Common Signs of Lateral Distress
- Horizontal or stair-step cracks, especially near mid-height or at bond beam locations.
- Bulging or bowing of the wall face.
- Separation at control joints or between wall and floor slabs.
- Rust staining from exposed rebar (indicates cover was insufficient or corrosion set in).
- Cracks wider than 1/16 inch (1.6 mm) should be investigated promptly.
Repair Techniques
- Epoxy injection – For cracks that are clean and dry, epoxy restores tensile strength. Not effective for active moisture or ongoing movement.
- Carbon fiber wraps – Externally bonded composite sheets applied to the face of the wall add lateral strength. They are used when new reinforcement cannot be placed inside the wall.
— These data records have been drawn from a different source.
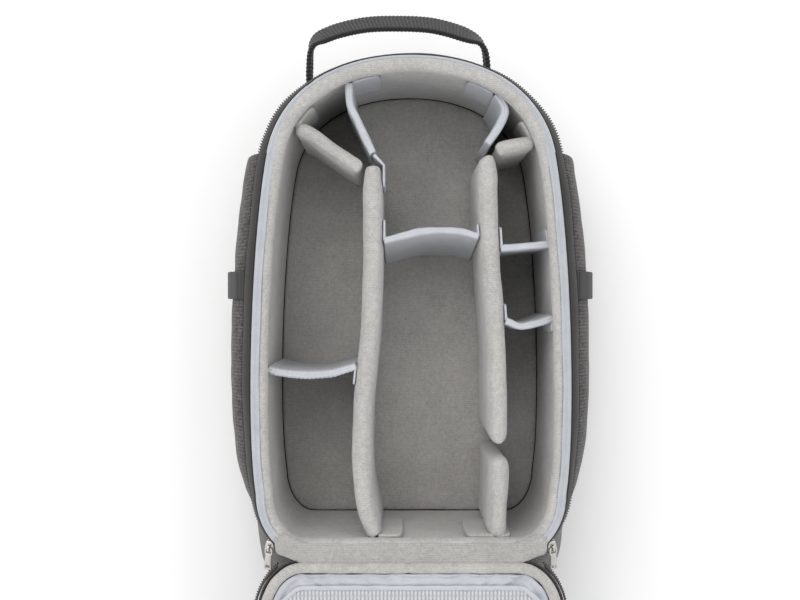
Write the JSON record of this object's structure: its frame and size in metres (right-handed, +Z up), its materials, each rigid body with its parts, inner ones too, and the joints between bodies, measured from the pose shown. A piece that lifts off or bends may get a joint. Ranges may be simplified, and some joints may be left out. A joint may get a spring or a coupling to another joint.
{
  "type": "camera backpack",
  "caption": "Padded camera backpack lying open on its harness side, with a divided compartment, side pockets, a haul handle and a folded-down lid.",
  "frame": {"origin": "middle of the bounding box on the floor that the pack lies on", "axes": "+X across the pack to its right side, +Y along it towards the haul handle, +Z up out of the open compartment"},
  "size_m": [0.3548, 0.9286, 0.1862],
  "materials": {
    "shell_fabric": "woven, matte",
    "pocket_fabric": "stretch mesh, matte",
    "webbing": "ribbed webbing",
    "zip_tape": "woven tape",
    "zip_teeth": "satin coil",
    "tricot": "brushed tricot over foam",
    "lining_nylon": "light nylon, slight sheen",
    "lining_mesh": "fine ribbed mesh",
    "back_pad": "air mesh over foam",
    "plastic": "moulded",
    "slider_metal": "satin nickel"
  },
  "bodies": {
    "pack": {"back_pad_left": "back_pad", "back_pad_right": "back_pad", "back_piping": "webbing", "body_zip_tape": "zip_tape", "body_zip_teeth": "zip_teeth", "camera_flap_left": "lining_nylon", "camera_flap_right": "lining_nylon", "corner_divider_left": "tricot", "corner_divider_right": "tricot", "cradle_divider": "lining_nylon", "floor_padding": "tricot", "haul_handle": "webbing", "hinge_tape": "tricot", "lid_lining": "lining_nylon", "lid_mesh_pocket": "lining_mesh", "lid_roll": "tricot", "lid_shell": "shell_fabric", "lid_zip_tape": "zip_tape", "lid_zip_teeth": "zip_teeth", "main_divider_left": "tricot", "main_divider_right": "tricot", "main_divider_right_foot": "tricot", "rim_binding": "lining_nylon", "shelf_divider": "lining_nylon", "shell": "shell_fabric", "shoulder_strap_left": "back_pad", "shoulder_strap_right": "back_pad", "side_pocket_left": "pocket_fabric", "side_pocket_right": "pocket_fabric", "side_webbing_left": "webbing", "side_webbing_right": "webbing", "small_divider_lower": "lining_nylon", "small_divider_upper": "lining_nylon", "strap_buckle_left": "plastic", "strap_buckle_right": "plastic", "strap_webbing_left": "webbing", "strap_webbing_right": "webbing", "tab_main_left": "tricot", "tab_main_right": "tricot", "wall_padding": "tricot", "yoke_pad": "back_pad", "zip_slider_left": "slider_metal", "zip_slider_right": "slider_metal"},
    "pull_left": {"zip_pull_left": "slider_metal"},
    "pull_right": {"zip_pull_right": "slider_metal"}
  },
  "joints": [
    {"name": "left_pull_hinge", "type": "hinge", "parent": "pack", "child": "pull_left", "pos_m": [-0.12917, -0.0287, 0.16977], "axis": [-0.944, 0.2042, -0.259], "range_deg": [0, 45]},
    {"name": "right_pull_hinge", "type": "hinge", "parent": "pack", "child": "pull_right", "pos_m": [0.12917, -0.0287, 0.16977], "axis": [-0.944, -0.2042, 0.259], "range_deg": [0, 45]}
  ]
}
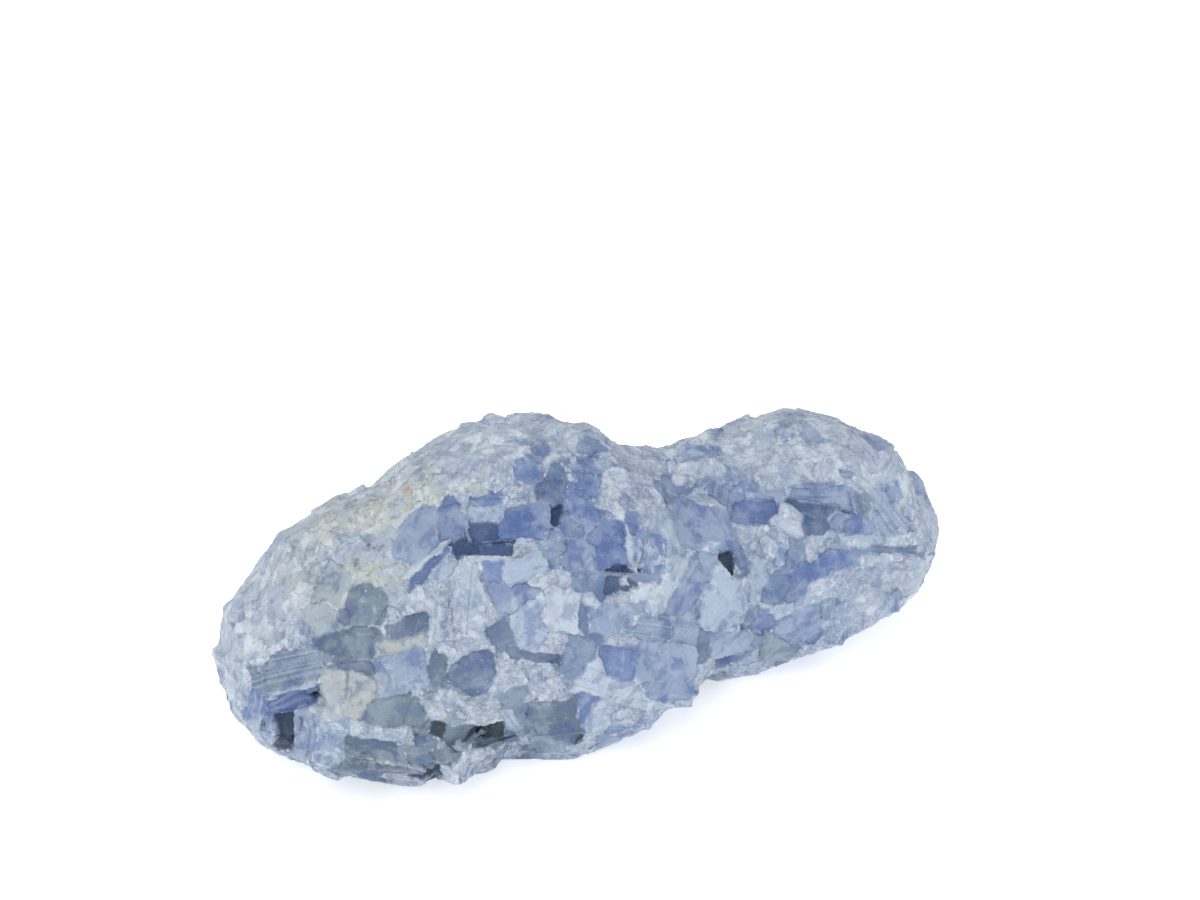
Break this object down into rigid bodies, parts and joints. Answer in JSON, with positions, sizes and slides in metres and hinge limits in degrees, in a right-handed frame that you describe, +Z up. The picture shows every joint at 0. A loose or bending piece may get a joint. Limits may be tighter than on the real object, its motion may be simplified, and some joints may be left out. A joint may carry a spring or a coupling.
{
  "type": "rough blue calcite lump",
  "caption": "Rough hand-size lump of coarse blue calcite with cleaved blocky grains on its broken front and a pale weathered rind, for display.",
  "frame": {"origin": "middle of the lump's footprint, on the surface that it rests on", "axes": "+Z up as it rests, +X along the lump towards its lower hump, -Y towards its broken front"},
  "size_m": [0.1164, 0.0511, 0.0477],
  "materials": {
    "blue_calcite": "translucent waxy blue grains with glassy cleavage faces, frosted white on their edges, under a dull cream-grey rind"
  },
  "bodies": {
    "root": {"calcite_lump": "blue_calcite"}
  },
  "joints": []
}
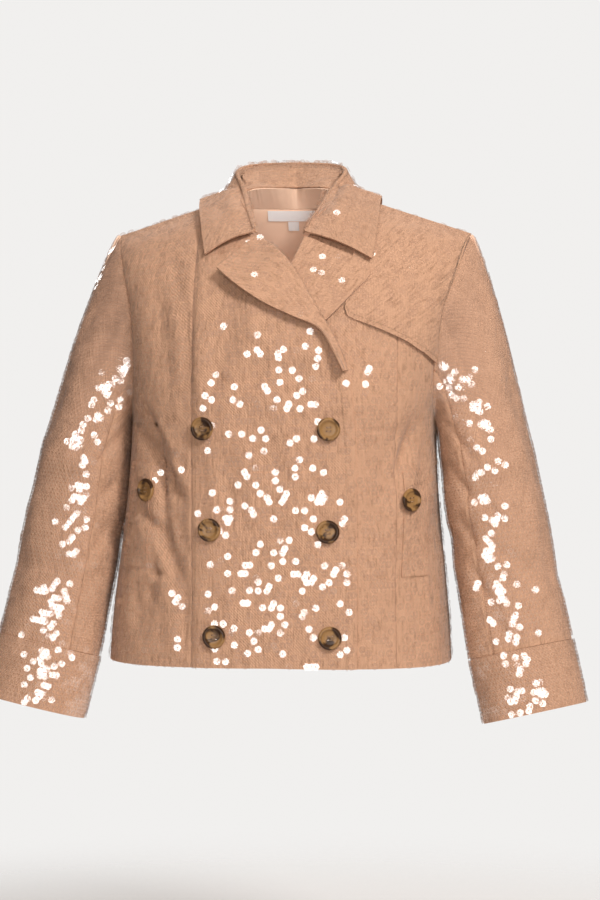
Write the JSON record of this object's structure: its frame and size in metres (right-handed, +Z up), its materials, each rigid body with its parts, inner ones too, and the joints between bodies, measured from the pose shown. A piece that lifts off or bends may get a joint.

- Grouting voids – If grout voids are detected (via ground penetrating radar or coring), new grout can be injected under pressure.
- Helical ties – For walls separating from structural columns, helical anchors can be installed diagonally to reconnect the wall.
- Installation of external steel bracing – A last resort for severely damaged walls; steel beams anchored to foundation and roof provide lateral support.
Inspection Intervals
For newly constructed walls, inspect after extreme weather events (heavy rain, earthquakes, or high winds). For existing walls, an annual visual check is advisable, with a more thorough engineering evaluation every 5 to 10 years.
Conclusion
Reinforcing concrete block walls for lateral stability is not an optional enhancement—it is an engineering necessity. By understanding the nature of lateral forces, selecting appropriate reinforcement (rebar, grout, ties, bond beams), and meticulously executing design and construction, buildings and retaining structures can withstand the most challenging lateral loads. Regular maintenance and timely repairs ensure that the wall continues to perform over its service life. Adherence to established codes (International Code Council, American Concrete Institute) and industry standards (ASTM International) provides the foundation for safety and durability. Whether you are specifying a new wall or evaluating an existing one, these best practices will help you achieve lateral stability that lasts.